Sous l'influence des recher-ches qui ont mis en évidence les différents
"styles d'apprentissages" des élèves, s'est développée une pédagogie
différenciée (même si ce développement parait encore parfois mineur). Le risque
potentiel de ces pratiques serait d'isoler l'élève dans "son" style
sans chercher à lui en faire acquérir d'autres d'une part, mais surtout sans
lui permettre de relier ses apprentissages à ceux de ses compagnons de classe.
Un usage abusif de fichiers individualisés peut illustrer cette possible
dérive.
De même, l'accent mis sur un
développement mal compris des projets personnels des élèves peut conduire à un
repli sur soi et sur ses seuls centres d'intérêt.
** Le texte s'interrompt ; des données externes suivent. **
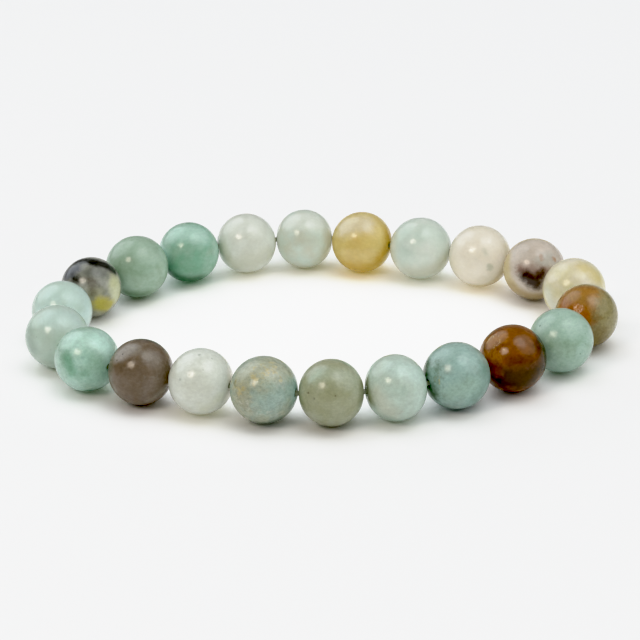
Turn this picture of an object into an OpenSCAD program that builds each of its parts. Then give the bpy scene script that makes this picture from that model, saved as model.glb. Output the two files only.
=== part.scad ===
// Stretch bracelet of polished round stone beads on one elastic thread, lying on a table.
// Every bead is drilled, and rests on the plane z = 0. The loop is an easy oval, longest along X.

/* [Beads] */
// Nominal diameter of a bead: the whole bracelet grows and shrinks with it
bead_d = 8; // [6:0.5:10]
// Diameter of the hole drilled through each bead
bore_d = 1; // [0.8:0.1:1.1]
// Diameter of the hole's chamfered mouth, where it opens at the end of a bead
mouth_d = 1.3; // [1.3:0.1:1.8]

/* [String] */
// Diameter of the stretch thread
thread_d = 0.6; // [0.4:0.1:0.6]
// Clear gap between neighbouring beads
bead_gap = 0.06; // [0.04:0.02:0.2]

/* [Smoothness] */
// Facets round a bead in a preview
bead_facets = 64; // [24:8:128]

/* [Hidden] */
// Columns of the table of beads. DIAMETER is across the hole and LENGTH along it, in mm on a
// bracelet of 8 mm beads. HEADING is the string's direction from the bead to the next one, in
// degrees anticlockwise from +X, and STONE is the name of its stone.
DIAMETER = 0;
LENGTH = 1;
HEADING = 2;
STONE = 3;
// Beads in stringing order, anticlockwise seen from above, from the front bead at the left end.
// No two natural stones are quite the same size. The loop closes on its last two beads, so
// their headings follow from the others.
BEADS = [
    [7.90, 7.90, 302.0, "celadon"],
    [7.95, 7.95, 328.5, "mint"],
    [8.05, 7.80, 338.0, "taupe"],
    [8.00, 7.70, 339.5, "ivory"],
    [8.10, 8.10, 351.5, "mottled"],
    [8.05, 7.70, 6.5, "olive"],
    [8.00, 7.20, 20.5, "celadon"],
    [8.10, 8.10, 30.5, "teal"],
    [8.25, 8.10, 38.5, "amber"],
    [7.95, 7.95, 61.0, "mint"],
    [7.95, 7.95, 94.5, "russet"],
    [8.10, 8.10, 123.0, "lemon"],
    [8.10, 8.10, 145.5, "mauve"],
    [8.20, 8.20, 157.5, "ivory"],
    [8.25, 8.25, 160.0, "celadon"],
    [8.15, 8.15, 166.5, "honey"],
    [7.95, 7.60, 188.0, "celadon"],
    [8.05, 7.95, 198.5, "ivory"],
    [8.05, 8.05, 215.5, "mint"],
    [8.25, 8.25, 226.0, "sage"],
    [7.85, 7.85, undef, "smoky"],
    [7.75, 7.75, undef, "celadon"],
];
// Colour of each kind of stone
STONES = [
    ["celadon", [0.72, 0.81, 0.77]],
    ["mint", [0.50, 0.72, 0.63]],
    ["taupe", [0.40, 0.34, 0.30]],
    ["ivory", [0.83, 0.82, 0.75]],
    ["mottled", [0.55, 0.60, 0.53]],
    ["olive", [0.52, 0.56, 0.47]],
    ["teal", [0.46, 0.59, 0.57]],
    ["amber", [0.42, 0.20, 0.06]],
    ["russet", [0.60, 0.44, 0.25]],
    ["lemon", [0.84, 0.82, 0.68]],
    ["mauve", [0.70, 0.62, 0.57]],
    ["honey", [0.80, 0.70, 0.42]],
    ["sage", [0.55, 0.64, 0.54]],
    ["smoky", [0.50, 0.48, 0.36]],
];
thread_colour = [0.88, 0.90, 0.89];
thread_sides = 8;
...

Les objectifs de l'École tels
que définis par le décret "Missions" (article 6) consistent à
poursuivre "simul-tanément et sans hiérarchie" le dévelop-pement de
la personne mais aussi la formation de l'acteur socio-économique et du citoyen,
tout en veillant à assurer des chances égales d'émancipation sociale. La
construction de projets personnels représente certes une démarche féconde mais
elle doit obligatoirement s'articuler à des projets collectifs (de groupe, de
classe, d'établis-sement). Une des responsabilités des enseignants est d'aider
à jeter des ponts entre ces deux types de projets: comment la réalisation d'un
projet collectif peut-elle nourrir les projets individuels des élèves? À
l'inverse, comment mes compétences, mes motivations, mes intérêts, peuvent-ils
contribuer à la réussite d'un projet collectif?
Résiste…
On le voit, le
phénomène d'individuation est bien à l'œuvre tant hors de l'école – chacun
trouvera aisément d'autres exemples dans son environnement – que dans l'espace
scolaire. La recherche d'une identité par définition individualisée d'une part,
l'élaboration d'une appartenance à un ou des groupes d'autre part, constituent
les pôles d'une tension permanente à laquelle est soumis l'acte éducatif. Privilégier
exagérément un de ces deux pôles reviendrait, dans le cas de l'individuation, à
poser ultimement la question de notre capacité à vivre ensemble. Aussi, l'École
doit-elle sans doute en cette matière faire preuve de résistance. Et dans cette
voie, on peut même trouver des encouragements dans la chanson: "Résiste / Prouve que tu existes / Cherche
ton bonheur partout, va / Refuse ce monde égoïste (…) / Danse pour ceux qui ont
peur / Danse pour les milliers de cœurs / Qui ont droit au bonheur…"
(France GALL).
François TEFNIN
Article publié
dans le N° 7 d'EXPOSANT neuf, novembre-décembre 2001.
[1] Voir le
document "Congrès d'orientation de
l'enseignement catholique, 11-12 octobre 2002, Rapports des groupes de travail",
septembre 2001, particulièrement les pages 3 à 11.